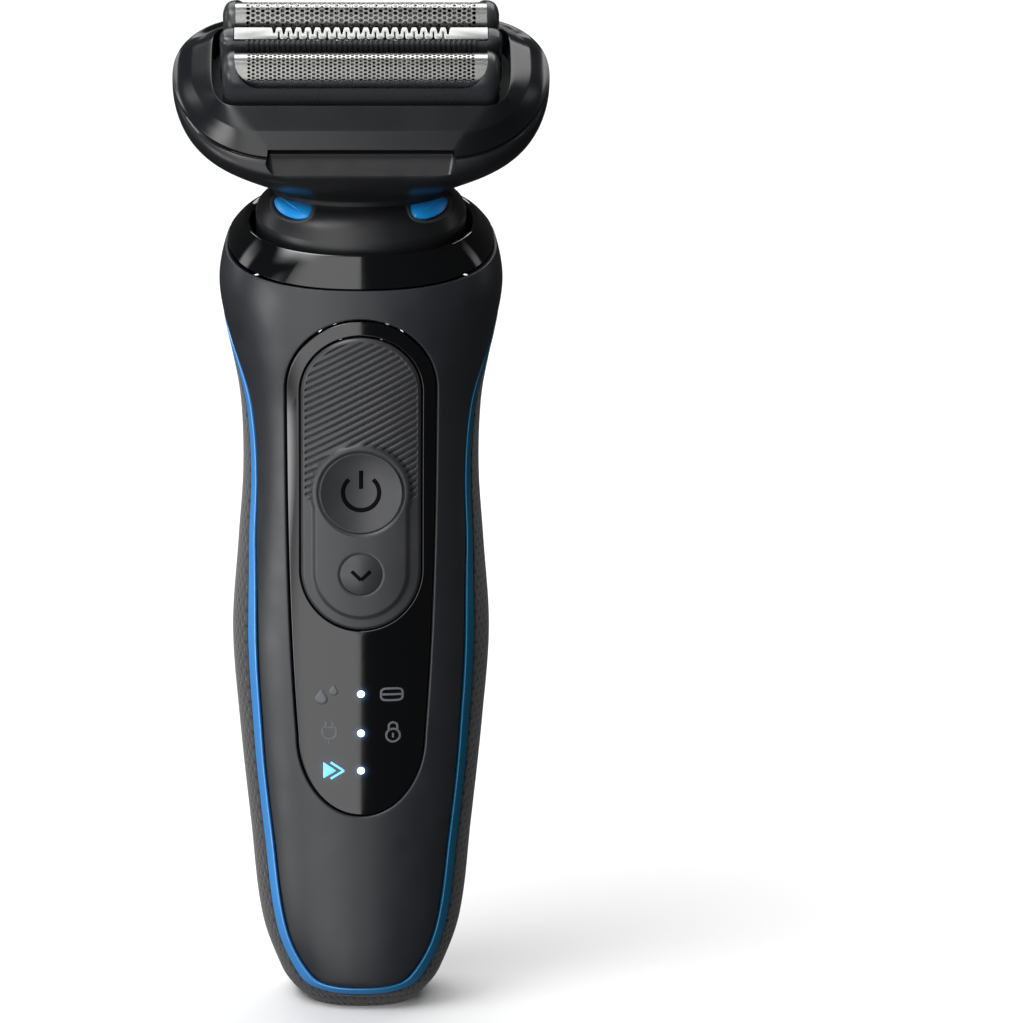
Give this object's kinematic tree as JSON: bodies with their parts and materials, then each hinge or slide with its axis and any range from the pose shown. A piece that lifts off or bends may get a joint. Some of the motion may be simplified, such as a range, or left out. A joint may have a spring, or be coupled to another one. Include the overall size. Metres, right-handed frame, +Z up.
{
  "type": "electric foil shaver",
  "caption": "Hand-held electric foil shaver with a forward-tilted head, floating foils, middle trimmer, push-button keypad, blue accent loop and dimpled rear grip.",
  "frame": {"origin": "centre of the whole shaver's footprint, on the flat of its base", "axes": "+Z up along the handle, -Y out of the front with the keypad, +X to the right hand of someone looking at the front from -Y"},
  "size_m": [0.0602, 0.0364, 0.1668],
  "materials": {
    "shell": "fine satin texture",
    "grip": "soft-touch with small dimples",
    "accent": "blue metallic lacquer",
    "gloss_black": "polished",
    "keypad": "satin",
    "head_plastic": "satin",
    "release": "polished",
    "foil": "bright",
    "steel": "bright",
    "brass": "machined",
    "inner": "moulded",
    "board": "lacquered",
    "cell": "sleeved",
    "seal": "matte",
    "clear": "clear"
  },
  "bodies": {
    "handle": {"front_shell": "shell", "rear_shell": "grip", "accent_strip": "accent", "collar_ring": "gloss_black", "neck_cap": "head_plastic", "neck_seal": "seal", "control_panel": "gloss_black", "keypad": "keypad", "circuit_board": "board", "controller_chip": "inner", "power_switch": "steel", "mode_switch": "steel", "battery_led_top": "clear", "battery_led_middle": "clear", "battery_led_bottom": "clear", "charge_led": "clear", "light_guide": "clear", "board_screw_upper": "steel", "board_screw_lower": "steel", "chassis": "inner", "battery_cell": "cell", "battery_tab_upper": "steel", "battery_tab_lower": "steel", "motor_can": "steel", "motor_endcap": "inner", "motor_mount": "seal", "charging_socket": "inner", "bridge_spring_left": "steel", "bridge_spring_right": "steel", "socket_pin_left": "brass", "socket_pin_right": "brass", "rear_contact_left": "steel", "rear_contact_right": "steel", "neck_screw_left": "steel", "neck_screw_right": "steel"},
    "power_key": {"power_button": "keypad"},
    "mode_key": {"mode_button": "keypad"},
    "release_left": {"release_button_left": "release"},
    "release_right": {"release_button_right": "release"},
    "motor_rotor": {"rotor": "brass", "eccentric": "brass"},
    "bridge": {"drive_bridge": "inner"},
    "head": {"head_housing": "head_plastic", "head_frame": "gloss_black", "blade_carrier": "inner"},
    "driver": {"cutter_driver": "inner", "front_spring": "steel", "trimmer_spring": "steel", "rear_spring": "steel"},
    "front_element": {"front_foil_frame": "head_plastic", "front_foil": "foil"},
    "front_blades": {"front_cutter": "steel"},
    "middle_element": {"trimmer_frame": "head_plastic", "trimmer_comb": "foil"},
    "middle_blades": {"trimmer_cutter": "steel"},
    "rear_element": {"rear_foil_frame": "head_plastic", "rear_foil": "foil"},
    "rear_blades": {"rear_cutter": "steel"}
  },
  "joints": [
    {"name": "power_button_press", "type": "slide", "parent": "handle", "child": "power_key", "axis": [0, 1, 0], "range_m": [0, 0.0005], "stiffness_N_per_m": 800, "springref_m": -0.001},
    {"name": "mode_button_press", "type": "slide", "parent": "handle", "child": "mode_key", "axis": [0, 1, 0], "range_m": [0, 0.0005], "stiffness_N_per_m": 800, "springref_m": -0.001},
    {"name": "release_left_press", "type": "slide", "parent": "handle", "child": "release_left", "axis": [0.7203, 0.5802, -0.3802], "range_m": [0, 0.001], "stiffness_N_per_m": 800, "springref_m": -0.001},
    {"name": "release_right_press", "type": "slide", "parent": "handle", "child": "release_right", "axis": [-0.7203, 0.5802, -0.3802], "range_m": [0, 0.001], "stiffness_N_per_m": 800, "springref_m": -0.001},
    {"name": "rotor_spin", "type": "hinge", "parent": "handle", "child": "motor_rotor", "pos_m": [0, 0.00244, 0.08], "axis": [0, 0, 1], "continuous": true},
    {"name": "bridge_swing", "type": "slide", "parent": "handle", "child": "bridge", "axis": [1, 0, 0], "range_m": [-0.0008, 0.0008], "stiffness_N_per_m": 300},
    {"name": "head_pull_off", "type": "slide", "parent": "handle", "child": "head", "axis": [0, -0.2419, 0.9703], "range_m": [0, 0.022]},
    {"name": "driver_slide", "type": "slide", "parent": "head", "child": "driver", "axis": [1, 0, 0], "range_m": [-0.0008, 0.0008]},
    {"name": "front_element_float", "type": "slide", "parent": "head", "child": "front_element", "axis": [0, -0.5446, 0.8387], "range_m": [-0.0015, 0], "stiffness_N_per_m": 700, "springref_m": 0.001, "deforming": ["front_spring"]},
    {"name": "front_blades_slide", "type": "slide", "parent": "front_element", "child": "front_blades", "axis": [1, 0, 0], "range_m": [-0.0008, 0.0008]},
    {"name": "middle_element_float", "type": "slide", "parent": "head", "child": "middle_element", "axis": [0, -0.5446, 0.8387], "range_m": [-0.0015, 0], "stiffness_N_per_m": 700, "springref_m": 0.001, "deforming": ["trimmer_spring"]},
    {"name": "middle_blades_slide", "type": "slide", "parent": "middle_element", "child": "middle_blades", "axis": [1, 0, 0], "range_m": [-0.0008, 0.0008]},
    {"name": "rear_element_float", "type": "slide", "parent": "head", "child": "rear_element", "axis": [0, -0.5446, 0.8387], "range_m": [-0.0015, 0], "stiffness_N_per_m": 700, "springref_m": 0.001, "deforming": ["rear_spring"]},
    {"name": "rear_blades_slide", "type": "slide", "parent": "rear_element", "child": "rear_blades", "axis": [1, 0, 0], "range_m": [-0.0008, 0.0008]}
  ],
  "couplings": [
    {"joint": "driver_slide", "follows": "bridge_swing", "ratio": 1},
    {"joint": "front_blades_slide", "follows": "bridge_swing", "ratio": 1},
    {"joint": "middle_blades_slide", "follows": "bridge_swing", "ratio": 1},
    {"joint": "rear_blades_slide", "follows": "bridge_swing", "ratio": 1}
  ]
}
----
# What this task involves
Your task is to quote the listing above word for word.

# The response
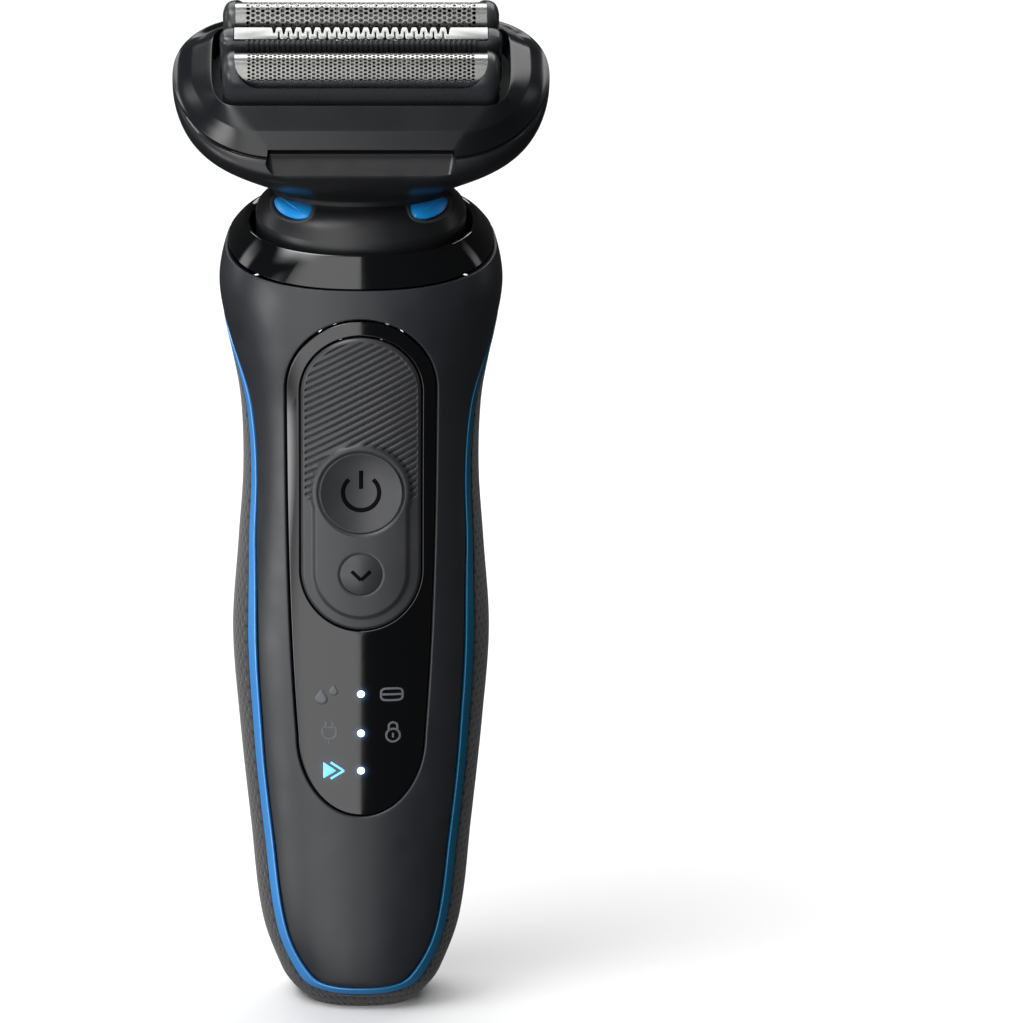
Give this object's kinematic tree as JSON: bodies with their parts and materials, then each hinge or slide with its axis and any range from the pose shown. A piece that lifts off or bends may get a joint. Some of the motion may be simplified, such as a range, or left out. A joint may have a spring, or be coupled to another one. Include the overall size. Metres, right-handed frame, +Z up.
{
  "type": "electric foil shaver",
  "caption": "Hand-held electric foil shaver with a forward-tilted head, floating foils, middle trimmer, push-button keypad, blue accent loop and dimpled rear grip.",
  "frame": {"origin": "centre of the whole shaver's footprint, on the flat of its base", "axes": "+Z up along the handle, -Y out of the front with the keypad, +X to the right hand of someone looking at the front from -Y"},
  "size_m": [0.0602, 0.0364, 0.1668],
  "materials": {
    "shell": "fine satin texture",
    "grip": "soft-touch with small dimples",
    "accent": "blue metallic lacquer",
    "gloss_black": "polished",
    "keypad": "satin",
    "head_plastic": "satin",
    "release": "polished",
    "foil": "bright",
    "steel": "bright",
    "brass": "machined",
    "inner": "moulded",
    "board": "lacquered",
    "cell": "sleeved",
    "seal": "matte",
    "clear": "clear"
  },
  "bodies": {
    "handle": {"front_shell": "shell", "rear_shell": "grip", "accent_strip": "accent", "collar_ring": "gloss_black", "neck_cap": "head_plastic", "neck_seal": "seal", "control_panel": "gloss_black", "keypad": "keypad", "circuit_board": "board", "controller_chip": "inner", "power_switch": "steel", "mode_switch": "steel", "battery_led_top": "clear", "battery_led_middle": "clear", "battery_led_bottom": "clear", "charge_led": "clear", "light_guide": "clear", "board_screw_upper": "steel", "board_screw_lower": "steel", "chassis": "inner", "battery_cell": "cell", "battery_tab_upper": "steel", "battery_tab_lower": "steel", "motor_can": "steel", "motor_endcap": "inner", "motor_mount": "seal", "charging_socket": "inner", "bridge_spring_left": "steel", "bridge_spring_right": "steel", "socket_pin_left": "brass", "socket_pin_right": "brass", "rear_contact_left": "steel", "rear_contact_right": "steel", "neck_screw_left": "steel", "neck_screw_right": "steel"},
    "power_key": {"power_button": "keypad"},
    "mode_key": {"mode_button": "keypad"},
    "release_left": {"release_button_left": "release"},
    "release_right": {"release_button_right": "release"},
    "motor_rotor": {"rotor": "brass", "eccentric": "brass"},
    "bridge": {"drive_bridge": "inner"},
    "head": {"head_housing": "head_plastic", "head_frame": "gloss_black", "blade_carrier": "inner"},
    "driver": {"cutter_driver": "inner", "front_spring": "steel", "trimmer_spring": "steel", "rear_spring": "steel"},
    "front_element": {"front_foil_frame": "head_plastic", "front_foil": "foil"},
    "front_blades": {"front_cutter": "steel"},
    "middle_element": {"trimmer_frame": "head_plastic", "trimmer_comb": "foil"},
    "middle_blades": {"trimmer_cutter": "steel"},
    "rear_element": {"rear_foil_frame": "head_plastic", "rear_foil": "foil"},
    "rear_blades": {"rear_cutter": "steel"}
  },
  "joints": [
    {"name": "power_button_press", "type": "slide", "parent": "handle", "child": "power_key", "axis": [0, 1, 0], "range_m": [0, 0.0005], "stiffness_N_per_m": 800, "springref_m": -0.001},
    {"name": "mode_button_press", "type": "slide", "parent": "handle", "child": "mode_key", "axis": [0, 1, 0], "range_m": [0, 0.0005], "stiffness_N_per_m": 800, "springref_m": -0.001},
    {"name": "release_left_press", "type": "slide", "parent": "handle", "child": "release_left", "axis": [0.7203, 0.5802, -0.3802], "range_m": [0, 0.001], "stiffness_N_per_m": 800, "springref_m": -0.001},
    {"name": "release_right_press", "type": "slide", "parent": "handle", "child": "release_right", "axis": [-0.7203, 0.5802, -0.3802], "range_m": [0, 0.001], "stiffness_N_per_m": 800, "springref_m": -0.001},
    {"name": "rotor_spin", "type": "hinge", "parent": "handle", "child": "motor_rotor", "pos_m": [0, 0.00244, 0.08], "axis": [0, 0, 1], "continuous": true},
    {"name": "bridge_swing", "type": "slide", "parent": "handle", "child": "bridge", "axis": [1, 0, 0], "range_m": [-0.0008, 0.0008], "stiffness_N_per_m": 300},
    {"name": "head_pull_off", "type": "slide", "parent": "handle", "child": "head", "axis": [0, -0.2419, 0.9703], "range_m": [0, 0.022]},
    {"name": "driver_slide", "type": "slide", "parent": "head", "child": "driver", "axis": [1, 0, 0], "range_m": [-0.0008, 0.0008]},
    {"name": "front_element_float", "type": "slide", "parent": "head", "child": "front_element", "axis": [0, -0.5446, 0.8387], "range_m": [-0.0015, 0], "stiffness_N_per_m": 700, "springref_m": 0.001, "deforming": ["front_spring"]},
    {"name": "front_blades_slide", "type": "slide", "parent": "front_element", "child": "front_blades", "axis": [1, 0, 0], "range_m": [-0.0008, 0.0008]},
    {"name": "middle_element_float", "type": "slide", "parent": "head", "child": "middle_element", "axis": [0, -0.5446, 0.8387], "range_m": [-0.0015, 0], "stiffness_N_per_m": 700, "springref_m": 0.001, "deforming": ["trimmer_spring"]},
    {"name": "middle_blades_slide", "type": "slide", "parent": "middle_element", "child": "middle_blades", "axis": [1, 0, 0], "range_m": [-0.0008, 0.0008]},
    {"name": "rear_element_float", "type": "slide", "parent": "head", "child": "rear_element", "axis": [0, -0.5446, 0.8387], "range_m": [-0.0015, 0], "stiffness_N_per_m": 700, "springref_m": 0.001, "deforming": ["rear_spring"]},
    {"name": "rear_blades_slide", "type": "slide", "parent": "rear_element", "child": "rear_blades", "axis": [1, 0, 0], "range_m": [-0.0008, 0.0008]}
  ],
  "couplings": [
    {"joint": "driver_slide", "follows": "bridge_swing", "ratio": 1},
    {"joint": "front_blades_slide", "follows": "bridge_swing", "ratio": 1},
    {"joint": "middle_blades_slide", "follows": "bridge_swing", "ratio": 1},
    {"joint": "rear_blades_slide", "follows": "bridge_swing", "ratio": 1}
  ]
}